REQUIRED WORK
Repeat exactly, please, the lines that begin at the start of the listing and end at the line holding "return rounded(right + left, 4 * MM)".

SUPPLIED DATA
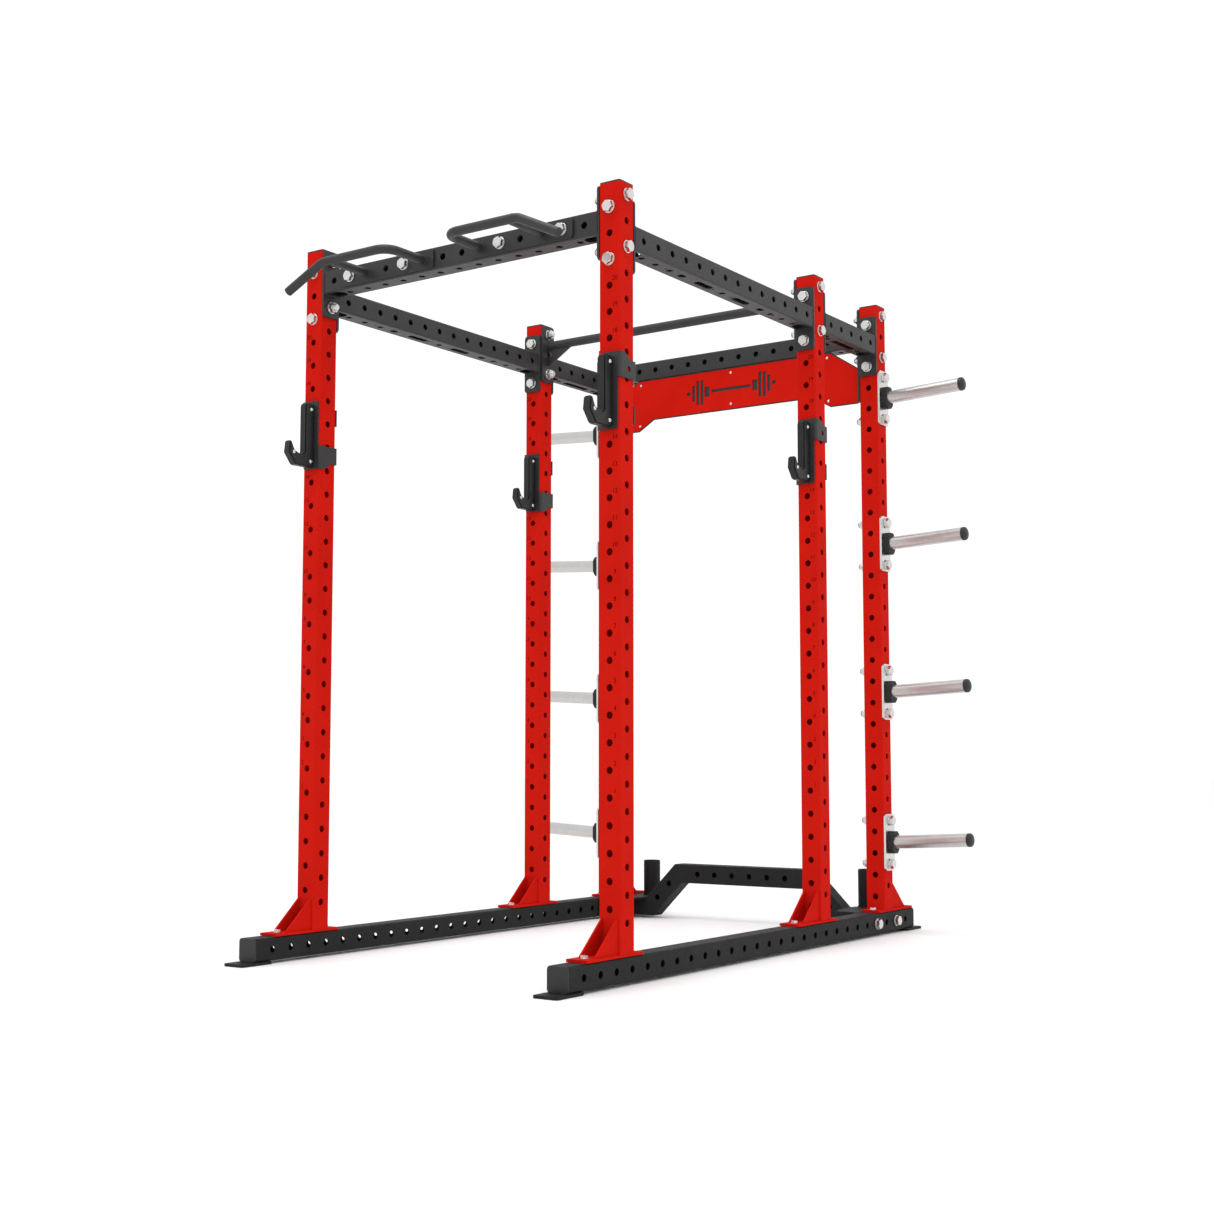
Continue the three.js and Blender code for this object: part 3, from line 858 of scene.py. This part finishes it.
def name_outline(node, lip):
    """Outline of the nameplate in (x, z); lip is how far its backing plate shows past it."""
    low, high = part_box(node)
    right = [
        (NAME_BOTTOM_X, low.z + NAME_RISE),
        (EAR_X, low.z),
        (high.x, low.z),
        (high.x, high.z - EAR_HIGH),
        (NAME_TOP_X + lip, high.z),
    ]
    left = [(-x, z) for x, z in reversed(right)]
    return rounded(right + left, 4 * MM)


def build_nameplate():
    low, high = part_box("nameplate_face")
    centre_z = (low.z + NAME_RISE + high.z) / 2
    face = slab(name_outline("nameplate_face", 0), "y", low.y, high.y, 0.5 * MM)
    face = boolean(face, "DIFFERENCE", [barbell_cutters(low.y - MM, high.y + MM, centre_z)])
    place(finished(face, RED), "nameplate_front", hides=["nameplate_face"])
    back_low, back_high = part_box("nameplate_backer")
    back = slab(name_outline("nameplate_backer", BACKER_LIP), "y", back_low.y, back_high.y, 0.5 * MM)
    place(finished(back, BLACK), "nameplate_back", hides=["nameplate_backer"])
    top = high.z - 16 * MM
    spots = [(0, top), (0, low.z + 58 * MM)]
    corners = ((408 * MM, top), (412 * MM, low.z + 18 * MM))
    spots += [(sign * x, z) for sign in (-1, 1) for x, z in corners]
    dome = [(0, 0), (5 * MM, 0), (4.6 * MM, 1.4 * MM), (2.6 * MM, 2.4 * MM), (0, 2.8 * MM)]
    face_out = Matrix.Rotation(math.pi / 2, 4, "X")
    rivets = [lathe(dome, 20, Matrix.Translation((x, low.y, z)) @ face_out) for x, z in spots]
    place(finished(joined(rivets), ZINC), "nameplate_rivets")


# ---- low crossmember and bar holders ----


def mitred_tube(path):
    """Square tube along a path in (x, z), with mitred bends, centred on y = 0."""
    bm = bmesh.new()
    inside = HALF - WALL
    outlines = (
        rectangle(-HALF, -HALF, HALF, HALF, CORNER),
        rectangle(-inside, -inside, inside, inside, CORNER - WALL),
    )
    walls = []
    for outline in outlines:
        rings = []
        for index, point in enumerate(path):
            here = Vector(point)
            before = (here - Vector(path[index - 1])).normalized() if index else None
            after = (Vector(path[index + 1]) - here).normalized() if index < len(path) - 1 else None
            before, after = before or after, after or before
            across = Vector((-(before + after).y, (before + after).x)).normalized()
            stretch = 1 / across.dot(Vector((-before.y, before.x)))
            ring = []
            for y, up in outline:
                spot = here + across * up * stretch
                ring.append(bm.verts.new((spot.x, y, spot.y)))
            rings.append(ring)
        skin(bm, rings)
        walls.append(rings)
    for end in (0, -1):
        skin(bm, [walls[0][end], walls[1][end]])
    return solid(bm)


LOW_Y = 895 * MM
LOW_BEND = 275 * MM  # half length of the raised stretch
LOW_BOLTS = (750 * MM, 900 * MM)
SHELF_HALF = 145 * MM
SHELF_TIP = 451 * MM
SHELF_ROOT = 419 * MM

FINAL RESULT
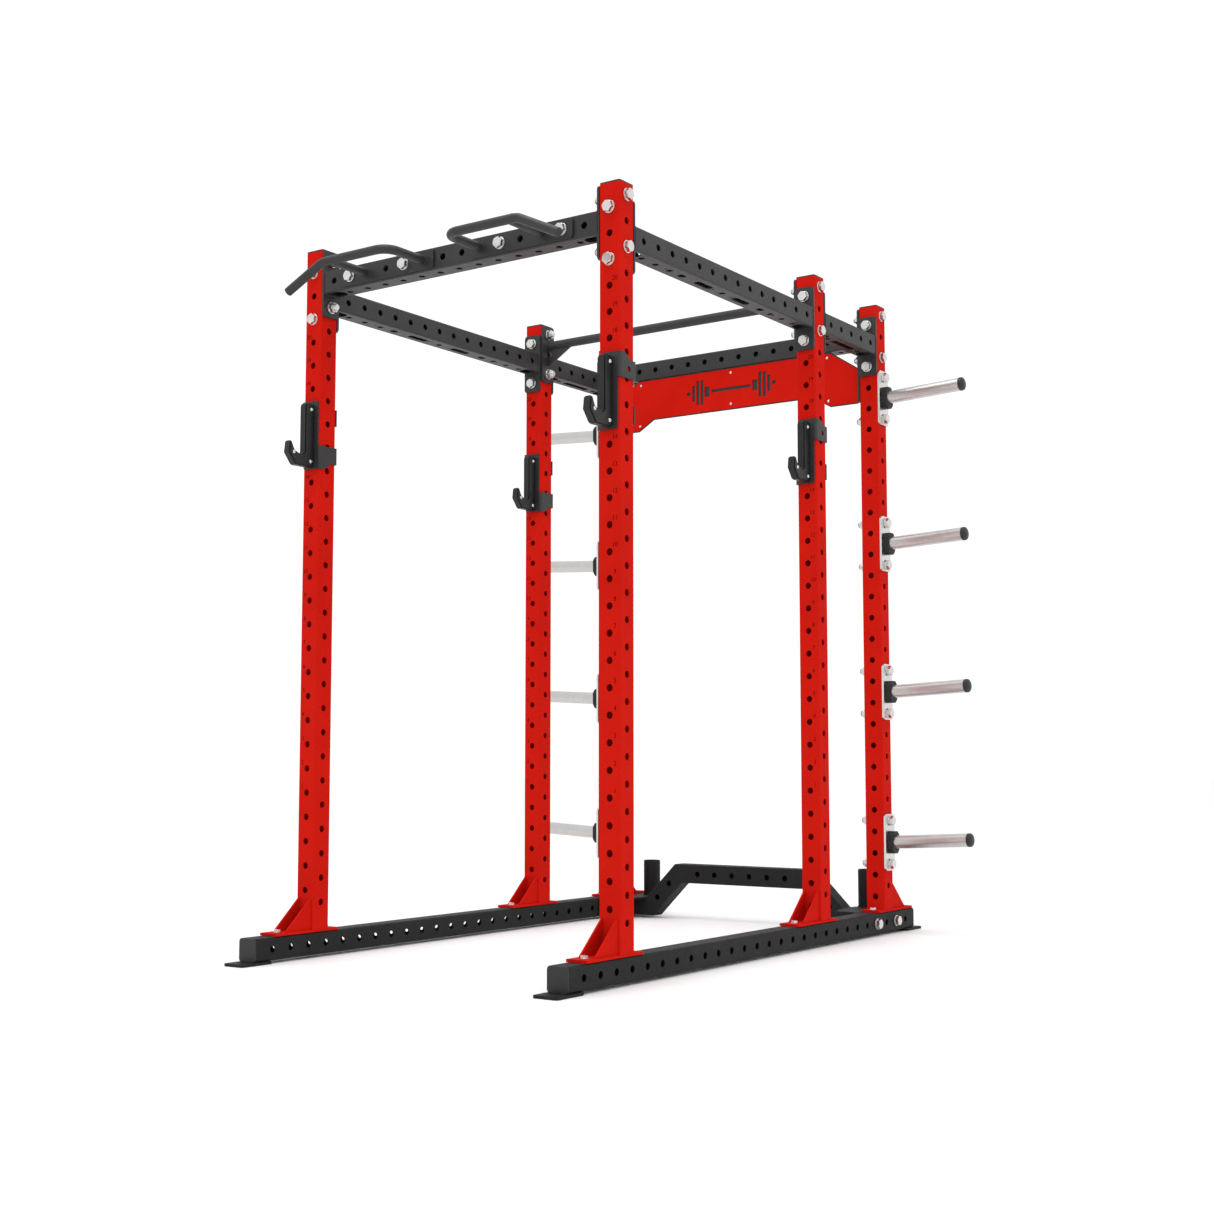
Continue the three.js and Blender code for this object: part 3, from line 858 of scene.py. This part finishes it.
def name_outline(node, lip):
    """Outline of the nameplate in (x, z); lip is how far its backing plate shows past it."""
    low, high = part_box(node)
    right = [
        (NAME_BOTTOM_X, low.z + NAME_RISE),
        (EAR_X, low.z),
        (high.x, low.z),
        (high.x, high.z - EAR_HIGH),
        (NAME_TOP_X + lip, high.z),
    ]
    left = [(-x, z) for x, z in reversed(right)]
    return rounded(right + left, 4 * MM)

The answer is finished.